Copy out exactly the lines from the start of the data to the line containing "return (p.x, p.z)". Include both.
◇ ◇ ◇ ◇ ◇
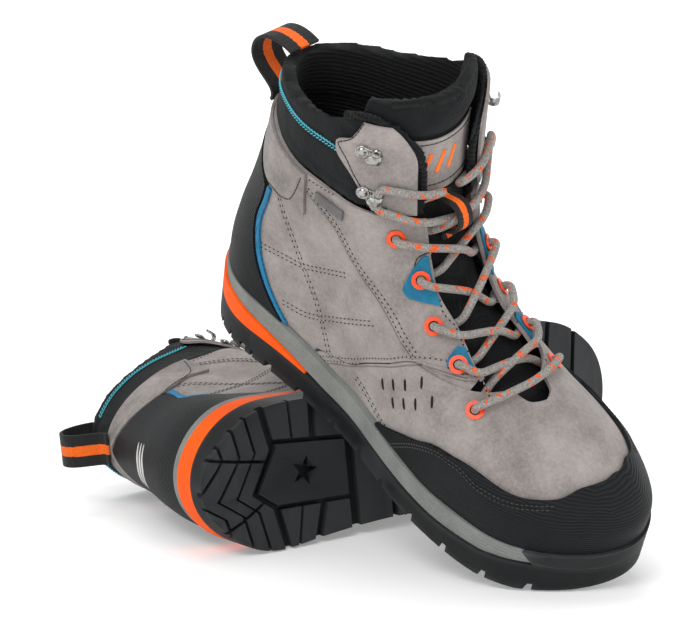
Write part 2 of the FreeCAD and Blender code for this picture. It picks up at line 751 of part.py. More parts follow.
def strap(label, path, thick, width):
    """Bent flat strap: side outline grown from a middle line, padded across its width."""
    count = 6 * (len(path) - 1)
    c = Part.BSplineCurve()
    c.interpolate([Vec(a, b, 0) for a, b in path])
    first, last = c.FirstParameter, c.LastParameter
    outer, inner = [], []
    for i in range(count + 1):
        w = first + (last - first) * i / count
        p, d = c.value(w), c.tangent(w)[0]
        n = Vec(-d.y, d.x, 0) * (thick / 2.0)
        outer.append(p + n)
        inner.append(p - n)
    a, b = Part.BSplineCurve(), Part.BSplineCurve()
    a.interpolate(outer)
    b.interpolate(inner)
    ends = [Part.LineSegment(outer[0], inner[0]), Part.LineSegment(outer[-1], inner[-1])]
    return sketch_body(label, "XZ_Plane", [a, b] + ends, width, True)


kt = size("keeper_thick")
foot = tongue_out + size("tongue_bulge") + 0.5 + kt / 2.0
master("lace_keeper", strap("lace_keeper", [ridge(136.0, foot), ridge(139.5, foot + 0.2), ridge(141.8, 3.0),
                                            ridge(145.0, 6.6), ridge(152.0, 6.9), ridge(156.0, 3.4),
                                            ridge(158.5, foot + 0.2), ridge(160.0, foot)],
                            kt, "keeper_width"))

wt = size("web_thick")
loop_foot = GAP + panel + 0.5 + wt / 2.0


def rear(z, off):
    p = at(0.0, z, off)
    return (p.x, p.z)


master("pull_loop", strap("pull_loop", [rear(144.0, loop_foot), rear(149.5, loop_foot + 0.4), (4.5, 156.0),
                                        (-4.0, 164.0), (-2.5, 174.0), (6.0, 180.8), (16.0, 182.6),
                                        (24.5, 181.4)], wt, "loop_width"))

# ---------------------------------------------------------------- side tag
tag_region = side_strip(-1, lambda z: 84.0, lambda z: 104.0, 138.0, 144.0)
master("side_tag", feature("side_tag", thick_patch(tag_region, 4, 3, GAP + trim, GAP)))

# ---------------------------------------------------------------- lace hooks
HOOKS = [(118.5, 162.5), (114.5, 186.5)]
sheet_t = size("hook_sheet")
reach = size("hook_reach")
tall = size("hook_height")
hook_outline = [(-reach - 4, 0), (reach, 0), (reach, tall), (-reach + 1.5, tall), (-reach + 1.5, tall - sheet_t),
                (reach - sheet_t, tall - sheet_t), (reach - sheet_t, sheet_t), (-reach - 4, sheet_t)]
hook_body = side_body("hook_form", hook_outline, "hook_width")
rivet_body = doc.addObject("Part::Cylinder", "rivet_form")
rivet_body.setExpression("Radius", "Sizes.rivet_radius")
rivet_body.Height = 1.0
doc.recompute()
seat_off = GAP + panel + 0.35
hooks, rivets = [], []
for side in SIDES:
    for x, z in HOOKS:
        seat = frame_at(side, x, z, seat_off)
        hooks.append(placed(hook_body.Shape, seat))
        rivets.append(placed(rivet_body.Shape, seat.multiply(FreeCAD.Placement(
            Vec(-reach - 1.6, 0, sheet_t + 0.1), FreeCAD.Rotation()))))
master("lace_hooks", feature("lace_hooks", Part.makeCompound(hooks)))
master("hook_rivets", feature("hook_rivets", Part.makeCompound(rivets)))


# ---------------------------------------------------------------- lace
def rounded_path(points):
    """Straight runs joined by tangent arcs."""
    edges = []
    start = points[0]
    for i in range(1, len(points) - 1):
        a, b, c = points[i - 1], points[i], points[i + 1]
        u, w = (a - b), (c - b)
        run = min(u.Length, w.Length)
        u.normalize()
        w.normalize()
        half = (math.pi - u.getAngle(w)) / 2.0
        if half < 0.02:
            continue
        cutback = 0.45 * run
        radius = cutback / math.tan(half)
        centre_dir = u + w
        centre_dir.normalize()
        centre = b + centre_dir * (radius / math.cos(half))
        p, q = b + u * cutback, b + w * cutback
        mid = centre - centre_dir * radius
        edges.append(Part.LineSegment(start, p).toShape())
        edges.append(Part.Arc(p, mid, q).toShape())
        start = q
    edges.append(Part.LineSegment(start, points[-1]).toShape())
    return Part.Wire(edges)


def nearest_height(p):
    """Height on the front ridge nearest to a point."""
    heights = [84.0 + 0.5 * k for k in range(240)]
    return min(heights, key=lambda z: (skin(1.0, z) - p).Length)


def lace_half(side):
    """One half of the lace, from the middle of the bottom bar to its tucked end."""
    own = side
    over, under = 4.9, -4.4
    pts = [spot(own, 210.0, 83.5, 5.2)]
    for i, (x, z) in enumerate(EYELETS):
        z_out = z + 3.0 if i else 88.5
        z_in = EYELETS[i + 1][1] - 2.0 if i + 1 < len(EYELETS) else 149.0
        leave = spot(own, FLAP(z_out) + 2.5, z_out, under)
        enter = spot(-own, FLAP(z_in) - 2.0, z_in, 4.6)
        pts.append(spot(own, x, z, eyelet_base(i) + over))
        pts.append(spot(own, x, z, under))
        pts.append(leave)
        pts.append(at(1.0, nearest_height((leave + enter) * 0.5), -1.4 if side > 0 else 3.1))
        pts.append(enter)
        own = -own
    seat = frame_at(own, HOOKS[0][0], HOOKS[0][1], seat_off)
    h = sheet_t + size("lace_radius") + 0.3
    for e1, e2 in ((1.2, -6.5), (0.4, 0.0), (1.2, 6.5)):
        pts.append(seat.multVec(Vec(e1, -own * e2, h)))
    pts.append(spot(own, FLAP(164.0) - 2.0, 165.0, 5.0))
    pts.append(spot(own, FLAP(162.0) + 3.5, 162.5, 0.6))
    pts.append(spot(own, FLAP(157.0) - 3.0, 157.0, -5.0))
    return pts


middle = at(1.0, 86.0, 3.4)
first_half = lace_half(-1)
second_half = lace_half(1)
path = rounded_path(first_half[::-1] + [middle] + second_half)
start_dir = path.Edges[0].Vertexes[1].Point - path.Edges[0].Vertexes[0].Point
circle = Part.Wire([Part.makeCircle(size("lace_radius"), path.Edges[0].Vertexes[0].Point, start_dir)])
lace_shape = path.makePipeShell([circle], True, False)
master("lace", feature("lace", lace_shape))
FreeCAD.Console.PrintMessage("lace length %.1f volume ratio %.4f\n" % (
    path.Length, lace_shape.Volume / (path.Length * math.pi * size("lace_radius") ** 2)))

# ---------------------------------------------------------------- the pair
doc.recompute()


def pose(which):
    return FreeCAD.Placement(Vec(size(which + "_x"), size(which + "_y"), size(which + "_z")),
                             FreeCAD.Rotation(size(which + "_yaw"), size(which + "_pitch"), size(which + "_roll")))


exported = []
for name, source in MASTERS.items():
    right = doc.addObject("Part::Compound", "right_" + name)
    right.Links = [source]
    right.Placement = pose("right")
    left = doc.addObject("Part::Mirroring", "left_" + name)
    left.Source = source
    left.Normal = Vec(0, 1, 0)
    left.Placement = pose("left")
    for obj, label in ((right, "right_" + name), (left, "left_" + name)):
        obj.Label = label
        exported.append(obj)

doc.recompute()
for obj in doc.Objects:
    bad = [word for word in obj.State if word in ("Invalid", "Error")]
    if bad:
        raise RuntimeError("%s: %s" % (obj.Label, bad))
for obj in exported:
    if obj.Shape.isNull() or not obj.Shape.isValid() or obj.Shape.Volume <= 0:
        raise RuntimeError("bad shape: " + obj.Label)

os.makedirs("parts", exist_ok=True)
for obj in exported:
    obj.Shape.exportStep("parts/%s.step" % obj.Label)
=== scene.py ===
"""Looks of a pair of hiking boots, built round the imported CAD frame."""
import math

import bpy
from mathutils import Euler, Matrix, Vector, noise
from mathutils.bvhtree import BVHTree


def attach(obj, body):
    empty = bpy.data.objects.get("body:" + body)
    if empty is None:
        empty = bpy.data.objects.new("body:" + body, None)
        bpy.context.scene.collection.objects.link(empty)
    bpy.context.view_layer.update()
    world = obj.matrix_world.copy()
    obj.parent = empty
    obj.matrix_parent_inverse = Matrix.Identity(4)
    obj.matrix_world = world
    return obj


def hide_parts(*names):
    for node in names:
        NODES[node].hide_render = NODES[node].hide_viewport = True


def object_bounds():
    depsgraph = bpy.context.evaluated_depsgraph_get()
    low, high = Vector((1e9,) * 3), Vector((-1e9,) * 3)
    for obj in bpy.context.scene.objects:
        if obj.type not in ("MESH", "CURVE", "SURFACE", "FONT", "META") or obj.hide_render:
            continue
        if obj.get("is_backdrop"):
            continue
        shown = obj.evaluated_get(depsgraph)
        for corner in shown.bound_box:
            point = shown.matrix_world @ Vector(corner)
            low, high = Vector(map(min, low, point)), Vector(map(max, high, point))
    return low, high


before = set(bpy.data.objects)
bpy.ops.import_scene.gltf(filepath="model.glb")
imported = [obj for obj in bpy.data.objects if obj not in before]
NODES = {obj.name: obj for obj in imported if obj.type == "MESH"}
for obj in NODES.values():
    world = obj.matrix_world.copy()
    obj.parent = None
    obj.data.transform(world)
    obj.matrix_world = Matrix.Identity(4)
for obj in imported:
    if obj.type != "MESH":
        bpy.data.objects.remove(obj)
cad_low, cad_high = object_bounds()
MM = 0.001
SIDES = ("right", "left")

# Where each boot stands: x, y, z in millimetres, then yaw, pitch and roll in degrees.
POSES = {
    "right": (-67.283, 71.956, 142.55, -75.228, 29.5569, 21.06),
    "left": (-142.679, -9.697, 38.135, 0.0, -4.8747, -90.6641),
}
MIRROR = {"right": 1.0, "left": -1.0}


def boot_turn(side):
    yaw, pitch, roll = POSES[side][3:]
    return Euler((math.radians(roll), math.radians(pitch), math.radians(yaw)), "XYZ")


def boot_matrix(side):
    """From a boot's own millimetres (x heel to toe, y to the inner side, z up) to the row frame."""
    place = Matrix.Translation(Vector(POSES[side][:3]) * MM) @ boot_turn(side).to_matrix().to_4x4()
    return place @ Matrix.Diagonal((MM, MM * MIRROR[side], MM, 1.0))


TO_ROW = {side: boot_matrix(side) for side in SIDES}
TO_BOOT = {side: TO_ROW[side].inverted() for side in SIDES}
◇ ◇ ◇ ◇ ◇
* Solution to this task:
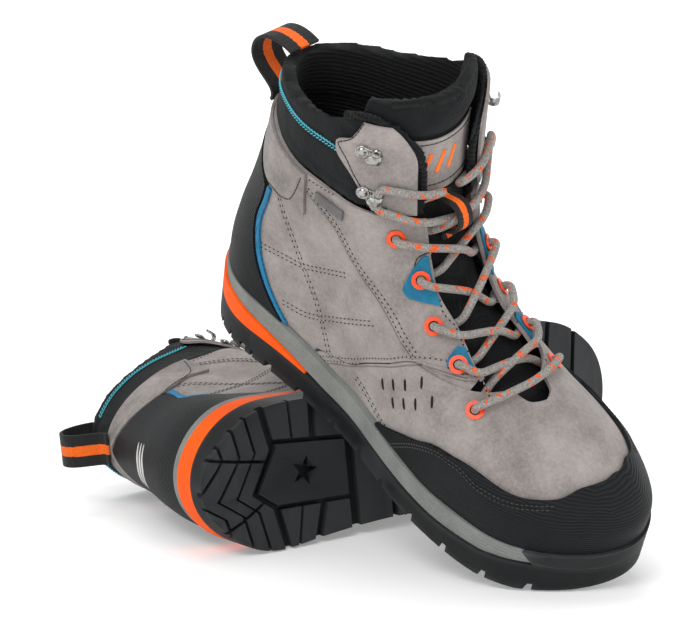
Write part 2 of the FreeCAD and Blender code for this picture. It picks up at line 751 of part.py. More parts follow.
def strap(label, path, thick, width):
    """Bent flat strap: side outline grown from a middle line, padded across its width."""
    count = 6 * (len(path) - 1)
    c = Part.BSplineCurve()
    c.interpolate([Vec(a, b, 0) for a, b in path])
    first, last = c.FirstParameter, c.LastParameter
    outer, inner = [], []
    for i in range(count + 1):
        w = first + (last - first) * i / count
        p, d = c.value(w), c.tangent(w)[0]
        n = Vec(-d.y, d.x, 0) * (thick / 2.0)
        outer.append(p + n)
        inner.append(p - n)
    a, b = Part.BSplineCurve(), Part.BSplineCurve()
    a.interpolate(outer)
    b.interpolate(inner)
    ends = [Part.LineSegment(outer[0], inner[0]), Part.LineSegment(outer[-1], inner[-1])]
    return sketch_body(label, "XZ_Plane", [a, b] + ends, width, True)


kt = size("keeper_thick")
foot = tongue_out + size("tongue_bulge") + 0.5 + kt / 2.0
master("lace_keeper", strap("lace_keeper", [ridge(136.0, foot), ridge(139.5, foot + 0.2), ridge(141.8, 3.0),
                                            ridge(145.0, 6.6), ridge(152.0, 6.9), ridge(156.0, 3.4),
                                            ridge(158.5, foot + 0.2), ridge(160.0, foot)],
                            kt, "keeper_width"))

wt = size("web_thick")
loop_foot = GAP + panel + 0.5 + wt / 2.0


def rear(z, off):
    p = at(0.0, z, off)
    return (p.x, p.z)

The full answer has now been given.